Staying alive as much as possible
A team that still has their supports will almost never lose to a team without their supports. Supports are extremely important to have, probably even more so than tanks. I’ve won plenty of games with 4 DPS and two healers. I can’t remember ever winning a game with only DPS and tanks. Most of the time, games are won based on how long supports stay alive, more than most other factors. (Uncontested free-healing supports dramatically increase the holding power of a team)
If you aren’t the last person to die, you basically guarantee the deaths of everyone after you. A major win condition for the enemy team is to consistently and regularly take you out, as from then on, your team can just be out-resourced until they die.

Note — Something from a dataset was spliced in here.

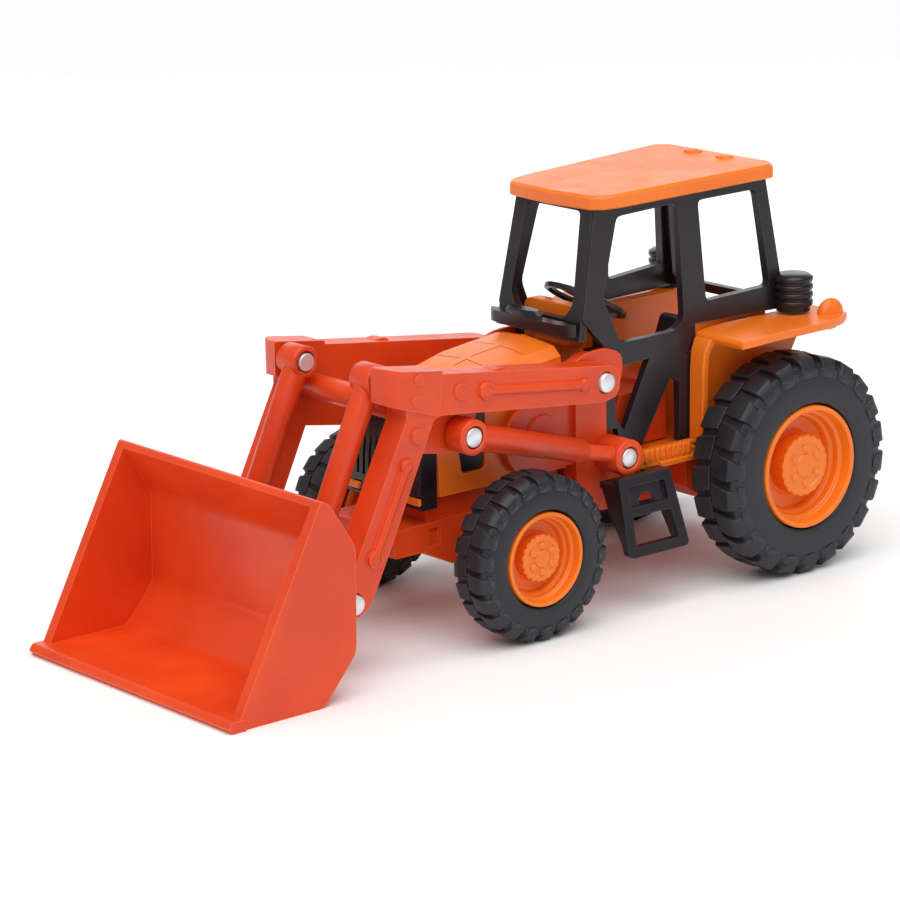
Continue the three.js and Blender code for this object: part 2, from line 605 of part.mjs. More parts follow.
// One boom: the upper arm, the lower arm, the wider knee block and the web for the lift cylinder.
function makeBoom() {
  const { inner, outer, kneeOuter } = BOOM;
  const arms = plateX([
    [-24, 48.4], [-2.8, 45.7], [14.6, 43.5, 1], [18.5, 43.1, 2.6], [18.5, 37.4, 2.6], [14, 37.1, 1],
    [-3, 38.9], [-21.5, 41, 0.5], [-23.2, 40.6, 0.5], [-32.6, 21], [-37.9, 10.6, 2], [-42.4, 9.3, 1.6],
    [-43.7, 12.4, 1.6], [-37.3, 25], [-29, 41.5], [-29, 46],
  ], inner, outer);
  const knee = plateX([
    [-32.4, 50.3, 0.8], [-21.4, 48.7, 0.4], [-22.4, 41.1, 0.5], [-32.4, 44.2, 0.5],
  ], inner, kneeOuter);
  const corner = plateZ([
    [inner - 1, -36], [inner - 1, -32.5], [16.6, -31.7, 0.8], [18.2, -30.6, 0.8], [19, -28.8],
    [19.5, -28.8], [19.5, -36],
  ], 40, 52);
  const web = plateX([
    [-24, 40], [-10, 40], [-11.6, 36.2, 1], [-13, 33.4, 2], [-17, 32.9, 2], [-26, 34.4],
  ], inner, inner + 0.9);
  const hose = makeStrip([-11.9, 43.6], [10.1, 40.9], 0.8, 1.5, 1.1);
  const rib = makeStrip([-29.4, 33.6], [-36.6, 19.2], 0.95, 1.3, 1.5);
  const oval = warp(barX([-8, 45.8], 1, inner + 1.4, outer - 0.9, 12), (point) => {
    point.y = -8 + (point.y + 8) * 2;
  });
  const dots = [
    barX([-17.3, 44.4], 1.4, outer - 1, outer + 0.4, 10),
    barX([-26.8, 38.4], 1.3, outer - 1, outer + 0.5, 10),
    barX([-26.7, 48], 0.9, kneeOuter - 1, kneeOuter + 0.3, 8),
    barX([-27.3, 44.5], 0.9, kneeOuter - 1, kneeOuter + 0.3, 8),
  ];
  const bores = [BOOM_PIVOT, BUCKET_PIVOT, LIFT_FRONT].map((place) => barX(place, BORE_RADIUS, 10, 20));
  const tiltBore = barX(TILT_TOP, TILT_PIN.thin + GAP, 10, TILT_PIN.end + GAP);
  return cut(join(arms, cut(knee, corner), web, ...hose, ...rib, oval, ...dots), ...bores, tiltBore);
}

function makeCrossTube() {
  return barX([-25.9, 41.9], 2.2, -BOOM.inner + 0.1, BOOM.inner - 0.1, 20);
}

// The plain pins, each with its outer end standing just proud of the boom.
function makePin(place, inner, outer = BOOM.pinEnd, radius = PIN_RADIUS) {
  return barX(place, radius, inner, outer);
}

// The tilt cylinder's upper pin, with a thinner end that enters the boom.
function makeTiltTopPin() {
  const { thick, thin, from, end } = TILT_PIN;
  const head = makePin(TILT_TOP, from, BOOM.inner - 0.2, thick);
  return join(head, makePin(TILT_TOP, BOOM.inner - 0.4, end, thin));
}

// A hydraulic barrel with an eye at its pivot and a blind bore that opens at the other end.
function makeBarrel({ x, pivot, target, eye, radius, length, bore, eyeFrom, eyeTo, pin }) {
  const tube = barTowards(x, pivot, target, radius, 0, length, 16);
  const hollow = barTowards(x, pivot, target, bore, length - 10.6, length + 1, 14);
  return cut(join(tube, barX(pivot, eye, eyeFrom, eyeTo, 20)), hollow, barX(pivot, pin + GAP, 0, 30));
}

function makeLiftBarrel() {
  return makeBarrel({
    x: LIFT_X, pivot: LIFT_FRONT, target: LIFT_REAR, eye: 3.5, radius: 2.35, length: 27,
    bore: 1.75, eyeFrom: BOOM.inner + 1.4, eyeTo: BOOM.pinEnd, pin: PIN_RADIUS,
  });
}

// The lift rod: thick where it shows at rest, thinner where it slides in the barrel.
function makeLiftRod() {
  const mouth = distance(LIFT_REAR, LIFT_FRONT) - 27;
  const thick = barTowards(LIFT_X, LIFT_REAR, LIFT_FRONT, 1.85, 0, mouth - GAP);
  const stem = barTowards(LIFT_X, LIFT_REAR, LIFT_FRONT, 1.25, 0, 18.8);
  const eye = barX(LIFT_REAR, 3.25, MAST.outer + 0.2, BOOM.pinEnd, 20);
  return cut(join(thick, stem, eye), barX(LIFT_REAR, BORE_RADIUS, 10, 20));
}

function makeTiltBarrel() {
  return makeBarrel({
    x: TILT_X, pivot: TILT_TOP, target: TILT_BOTTOM, eye: 2.75, radius: 2.2, length: 24.2,
    bore: 1.5, eyeFrom: TILT_PIN.from + GAP, eyeTo: BOOM.inner - 0.6, pin: TILT_PIN.thick,
  });
}

const TILT_EYE = { from: 8.2, to: 11.0 };

function makeTiltRod() {
  const stem = barTowards(TILT_X, TILT_BOTTOM, TILT_TOP, 0.95, 0, 11.7, 12);
  const eye = barX(TILT_BOTTOM, 2.1, TILT_EYE.from, TILT_EYE.to, 16);
  return cut(join(stem, eye), barX(TILT_BOTTOM, 1.2 + GAP, 0, 20));
}

// ---------------------------------------------------------------- bucket

function makeBucket() {
  const { side, lip, wall } = BUCKET;
  const shell = plateX([
    [-72, 2.1], [-72, 0], [-55.5, 0, 1.2], [-48.5, 7.9, 1.5], [-48.1, 25.8, 1.5], [-53.2, 33.7, 0.8],
    [-54.7, 34.6, 0.8],
  ], -side, side);
  const hollow = plateX([
    [-90, wall], [-56.2, wall, 1.5], [-50.5, 8.6, 1.5], [-50.1, 25.2, 1.5], [-55.4, 33.4, 0.8],
    [-58.4, 39], [-90, 39],
  ], -side + wall, side - wall);
  const lipPlate = plateX([[-71.4, 0], [-71.4, wall], [-74, wall, 0.5], [-74.75, 0.9], [-74, 0]], -lip, lip);
  const bracket = plateX([
    [-49.6, 8.6], [-41.5, 8.9, 2], [-38.3, 11.6, 2], [-39.7, 20.5, 1.2], [-40.2, 23.4, 1.2],
    [-43.6, 24, 1.2], [-49.6, 25.2],
  ], 6.8, BOOM.inner - GAP);
  const slot = plateX([[-36, 16.6], [-45.6, 16.6, 1], [-45.6, 30], [-36, 30]], TILT_EYE.from - GAP, TILT_EYE.to + 0.6);
  const pivotBore = barX(BUCKET_PIVOT, BORE_RADIUS, 0, 20);
  const tiltBore = barX(TILT_BOTTOM, 1.2 + GAP, 0, 20);
  const mount = cut(bracket, slot, pivotBore, tiltBore).subtract(hollow);
  return join(cut(shell, hollow), lipPlate, mount, mirrored(mount));
}

// ---------------------------------------------------------------- assembly

addPiece('chassis', makeChassis(), RED_ORANGE);
SCREWS.forEach(([y, z], index) => {
  addPiece(`chassis_screw_${index + 1}`, screwShape(y, z, 1.4, 0.9, 0), AXLE_STEEL);
});
addPiece('hood', makeHood(), ORANGE);
addPiece('engine_insert', makeEngineInsert(), BLACK);
addPiece('grille', makeGrille(), BLACK);
addPair('turn_lamp', makeTurnLamp(), ORANGE);
addPiece('rear_body', makeRearBody(), ORANGE);
addPair('fender', makeFender(), ORANGE);
addPiece('cab_tub', makeCabTub(), RED_ORANGE);
addPiece('dashboard', makeDashboard(), ORANGE);
addPiece('seat', makeSeat(), BLACK);
addPiece('steering_column', makeSteeringColumn(), BLACK);
addPiece('steering_wheel', makeSteeringWheel(), BLACK);
addPiece('cab_frame', makeCabFrame(), BLACK);
addPiece('dash_cowl', makeDashCowl(), BLACK);
addPiece('roof', makeRoof(), ORANGE);
addPair('lamp_stack', makeLampStack(), BLACK);
addPair('step', makeStep(), BLACK);
addPair('mast', makeMast(), RED_ORANGE);
addPair('boom_pivot_pin', makePin(BOOM_PIVOT, MAST.inner, BOOM.pinEnd), PIN_METAL);
addPair('lift_rear_pin', makePin(LIFT_REAR, MAST.inner), PIN_METAL);
addWheels('front', FRONT);
addWheels('rear', REAR);
addPair('boom', makeBoom(), RED_ORANGE);
addPiece('boom_cross_tube', makeCrossTube(), RED_ORANGE);
addPair('lift_front_pin', makePin(LIFT_FRONT, BOOM.inner - 0.2), PIN_METAL);
addPair('tilt_top_pin', makeTiltTopPin(), PIN_METAL);
addPair('lift_barrel', makeLiftBarrel(), RED_ORANGE);
addPair('lift_rod', makeLiftRod(), RED_ORANGE);
addPair('tilt_barrel', makeTiltBarrel(), RED_ORANGE);
addPair('tilt_rod', makeTiltRod(), RED_ORANGE);
addPiece('bucket', makeBucket(), RED_ORANGE);
addPair('bucket_pin', makePin(BUCKET_PIVOT, 7.0), PIN_METAL);
addPair('tilt_bottom_pin', makePin(TILT_BOTTOM, 7.0, BOOM.inner - GAP - 0.1, 1.2), PIN_METAL);

export default tractor;
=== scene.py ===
# The looks of the toy front loader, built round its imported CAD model. Lengths in mm are turned to
# metres by MM. +X is the tractor's left, -Y is forwards and +Z is up.
import json
import math

import bmesh
import bpy
from mathutils import Matrix, Vector


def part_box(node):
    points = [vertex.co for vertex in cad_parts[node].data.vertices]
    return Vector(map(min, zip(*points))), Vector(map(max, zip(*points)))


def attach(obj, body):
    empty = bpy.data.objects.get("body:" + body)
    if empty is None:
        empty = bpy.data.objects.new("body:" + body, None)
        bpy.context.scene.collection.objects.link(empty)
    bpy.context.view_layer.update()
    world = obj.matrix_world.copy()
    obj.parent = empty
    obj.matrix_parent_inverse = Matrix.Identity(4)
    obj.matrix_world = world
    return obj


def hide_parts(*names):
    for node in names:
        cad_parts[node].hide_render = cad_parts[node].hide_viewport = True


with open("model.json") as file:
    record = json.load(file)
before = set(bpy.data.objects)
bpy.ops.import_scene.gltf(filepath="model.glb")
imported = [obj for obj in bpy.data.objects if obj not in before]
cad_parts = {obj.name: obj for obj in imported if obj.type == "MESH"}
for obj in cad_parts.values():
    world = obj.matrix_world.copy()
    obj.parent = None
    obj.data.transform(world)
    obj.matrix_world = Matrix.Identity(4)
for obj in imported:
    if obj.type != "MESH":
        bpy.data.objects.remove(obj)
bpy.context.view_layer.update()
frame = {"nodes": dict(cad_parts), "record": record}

MM = 0.001
LUGS_PER_SIDE = 22
AXIS_X = Vector((1, 0, 0))
SIDES = {"left": 1, "right": -1}

scene = bpy.context.scene


# ---------------------------------------------------------------- materials


class Nodes:
    """A material's node tree, with short calls to add and link its nodes."""

    def __init__(self, name):
        self.material = bpy.data.materials.new(name)
        self.material.use_nodes = True
        self.tree = self.material.node_tree
        self.shader = self.tree.nodes["Principled BSDF"]
        self.place = self.add("ShaderNodeTexCoord").outputs["Object"]

    def add(self, kind, **inputs):
        node = self.tree.nodes.new(kind)
        for name, value in inputs.items():
            node.inputs[name.replace("_", " ")].default_value = value
        return node

    def link(self, output, socket):
        self.tree.links.new(output, socket)

    def noise(self, scale, detail=3.0, roughness=0.5):
        node = self.add("ShaderNodeTexNoise", Scale=scale, Detail=detail, Roughness=roughness)
        self.link(self.place, node.inputs["Vector"])
        return node.outputs["Fac"]

    def spread(self, value, low, high, to_low=0.0, to_high=1.0):
        node = self.add("ShaderNodeMapRange", From_Min=low, From_Max=high, To_Min=to_low, To_Max=to_high)
        self.link(value, node.inputs["Value"])
        return node.outputs["Result"]

    def mix(self, factor, first, second):
        node = self.tree.nodes.new("ShaderNodeMix")
        node.data_type = "RGBA"
        self.link(factor, node.inputs["Factor"])
        for socket, colour in ((node.inputs["A"], first), (node.inputs["B"], second)):
            if isinstance(colour, tuple):
                socket.default_value = (*colour, 1.0)
            else:
                self.link(colour, socket)
        return node.outputs["Result"]

    def edges(self, radius):
        """1 on edges sharper than the radius, 0 on flat faces."""
        soft = self.add("ShaderNodeBevel", Radius=radius)
        soft.samples = 4
        plain = self.add("ShaderNodeNewGeometry")
        dot = self.tree.nodes.new("ShaderNodeVectorMath")
        dot.operation = "DOT_PRODUCT"
        self.link(soft.outputs["Normal"], dot.inputs[0])
        self.link(plain.outputs["Normal"], dot.inputs[1])
        return self.spread(dot.outputs["Value"], 0.985, 0.80)

    def bump(self, height, strength, distance):
        node = self.add("ShaderNodeBump", Strength=strength, Distance=distance)
        self.link(height, node.inputs["Height"])
        self.link(node.outputs["Normal"], self.shader.inputs["Normal"])

    def set(self, **values):
        for name, value in values.items():
            self.shader.inputs[name.replace("_", " ")].default_value = value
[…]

Thus, your top priority as healer is to make sure you stay alive, for as long as you can. Take safe positioning, stay where your team can help you, use your abilities to save yourself first instead of using them on your team or offensively, etc.
I can’t tell you how many VODs of supports I’ve watched where I’ve watched them get shot low, and keep using their abilities offensively/on their team (like throwing nade at someone else instead of healing yourself, when there’s no other way for you to regain health) and just being like: “Whelp, you’re dead.” and then the enemy comes and kills them shortly after.
Keep yourself alive first, because you’re a source of infinite healing. Once you die, you output no healing. Going from “full normal healing” to “no healing at all” crushes teams. It’s always better to play safer and stay alive, even if it means only outputting partial heals.